How do I redact portions of my document?

We recommend you retain a backup of your document before making redactions. To redact a portion of a document:

  • Double-click the document to open it in the document workspace. In the sidebar, click "Redact Document."
  • Click and drag to draw a black rectangle over each portion of the document you'd like to redact. (You can redact more than one section at a time.)
  • When finished, click "Save Redactions."
Does redacting a document also remove the text extracted from it?

When you redact a portion of a document, we erase all data related to the redacted information, create a new redacted document, and delete the original document. Any text that was part of the redacted portion is deleted.

Can I change the orientation of a page in a document?

Currently, we do not support this. We recommend that you change the orientation of the page before uploading your document.

How do I delete documents?

In the workspace, right-click a document and select "Delete Document." You’ll be asked to confirm your choice.

Once I delete a document, can I get it back?

No, once you delete a document it’s permanently deleted from our platform.

Analyzing Data in Documents

How can I see entities extracted from my documents?

Select one or more documents in the workspace.

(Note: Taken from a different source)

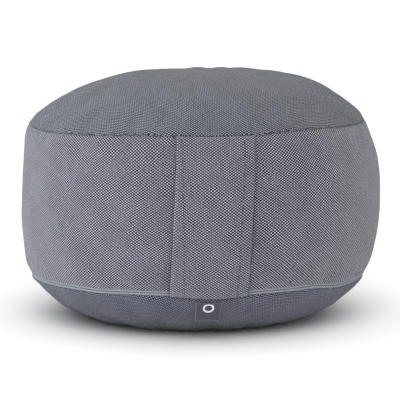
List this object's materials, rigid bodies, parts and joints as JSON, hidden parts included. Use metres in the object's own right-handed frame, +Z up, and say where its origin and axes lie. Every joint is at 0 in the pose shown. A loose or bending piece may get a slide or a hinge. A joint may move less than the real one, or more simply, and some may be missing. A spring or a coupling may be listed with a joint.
{
  "type": "floor cushion",
  "caption": "Round floor cushion with a bulging side band, a wide carrying handle sewn across it, a zip above the base seam and a zipped liner full of husks.",
  "frame": {"origin": "middle of the patch that the cushion stands on", "axes": "+Z up, out of the seat; -Y out through the middle of the carrying handle"},
  "size_m": [0.34, 0.3491, 0.231],
  "materials": {
    "cover_cloth": "two-tone basket weave, dark navy and pale grey yarns, matt",
    "handle_cloth": "the cover's weave, turned along the strap",
    "zip_tape": "fine blue-grey woven tape",
    "zip_coil": "grey nylon coil, satin",
    "zip_metal": "grey enamel, satin",
    "label_cloth": null,
    "liner_cloth": "plain undyed cotton",
    "liner_zip": "off-white nylon zip",
    "husk": "loose dry husks"
  },
  "bodies": {
    "cushion": {"top_panel": "cover_cloth", "side_band": "cover_cloth", "base_panel": "cover_cloth", "carry_handle": "handle_cloth", "woven_label": "label_cloth", "cover_zip_tape_upper": "zip_tape", "cover_zip_tape_lower": "zip_tape", "cover_zip_coil_upper": "zip_coil", "cover_zip_coil_lower": "zip_coil", "cover_zip_top_stop_upper": "zip_metal", "cover_zip_top_stop_lower": "zip_metal", "cover_zip_end_stop": "zip_metal", "liner_top_panel": "liner_cloth", "liner_side_band": "liner_cloth", "liner_base_panel": "liner_cloth", "liner_zip_tape_upper": "liner_cloth", "liner_zip_tape_lower": "liner_cloth", "liner_zip_coil_upper": "liner_zip", "liner_zip_coil_lower": "liner_zip", "liner_zip_top_stop_upper": "zip_metal", "liner_zip_top_stop_lower": "zip_metal", "liner_zip_end_stop": "zip_metal", "hull_filling": "husk"},
    "cover_slider": {"cover_zip_slider": "zip_metal"},
    "cover_pull": {"cover_zip_pull": "zip_metal"},
    "liner_slider": {"liner_zip_slider": "zip_metal"}
  },
  "joints": [
    {"name": "cover_zip_travel", "type": "hinge", "parent": "cushion", "child": "cover_slider", "pos_m": [0, 0, 0.045], "axis": [0, 0, -1], "range_deg": [0, 332]},
    {"name": "cover_pull_flip", "type": "hinge", "parent": "cover_slider", "child": "cover_pull", "pos_m": [0.03916, 0.15707, 0.04488], "axis": [0.0648, 0.26, 0.9634], "range_deg": [0, 176]},
    {"name": "liner_zip_travel", "type": "hinge", "parent": "cushion", "child": "liner_slider", "pos_m": [0, 0, 0.1065], "axis": [0, 0, -1], "range_deg": [0, 101]}
  ]
}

Under the "Analyze" menu, select "View Entities."

How can I see a timeline of the dates in a document?

Select one or more documents in the workspace. Under the "Analyze" menu, select "View Timeline." To zoom in on a time period, drag your cursor over a selection of dates.

Working With OCR and Document Text

What kind of OCR software does DocumentCloud use?

We use Tesseract, an open-source OCR engine. Google currently sponsors development.

Do you OCR every document I upload?

No. If your document contains embedded text, we save that in our database. We use OCR only when there’s no text layer.

Can I OCR a document even if it has text embedded in it?

Yes. Double-click the document to open it in the document workspace. In the sidebar, click "Reprocess Text." In the dialog, click "Force OCR."

How do I edit the text extracted from my document?

To edit text:

  • Double-click the document to open it in the document workspace. In the sidebar, click "Edit Page Text."
  • Navigate through pages in your document using the arrows.
  • Save your edits by clicking "Save Text."
How do I download all the text from a document?

Select the document in the workspace. Under the "Publish" menu, choose "Download Full Text." Your browser will open a separate window or tab open to a URL that contains all the text. You can save it or copy and paste into a text editor.

Annotating

What are notes?

In DocumentCloud, notes are a way to highlight important sections of documents with a short headline and explanatory text. Notes can either be private — viewable only by you — or public, meaning if you share your document with others in your organization or make it fully public, then readers will see your notes.

How do I add a note?

To add a note:

  • Double-click the document to open it in the document workspace. In the sidebar, click either "Add a Public Note" or "Add a Private Note."
  • Drag your cursor to draw a box over the area of the document you want to highlight.
  • When you release your cursor, you’ll see a dialog box that lets you add a short headline and some explanatory text.
  • When done, click "Save."
How do I edit an existing note?

Find the note on your document and select it. Click the pencil icon to the right of the headline to edit the note.

What is a draft note?

You can save a public note as "Draft" if you’re not ready to publish it yet. While it’s in draft mode, the note will not be visible to others and will show a "Draft" icon in its header. You can switch the note to public by selecting it and clicking "Publish."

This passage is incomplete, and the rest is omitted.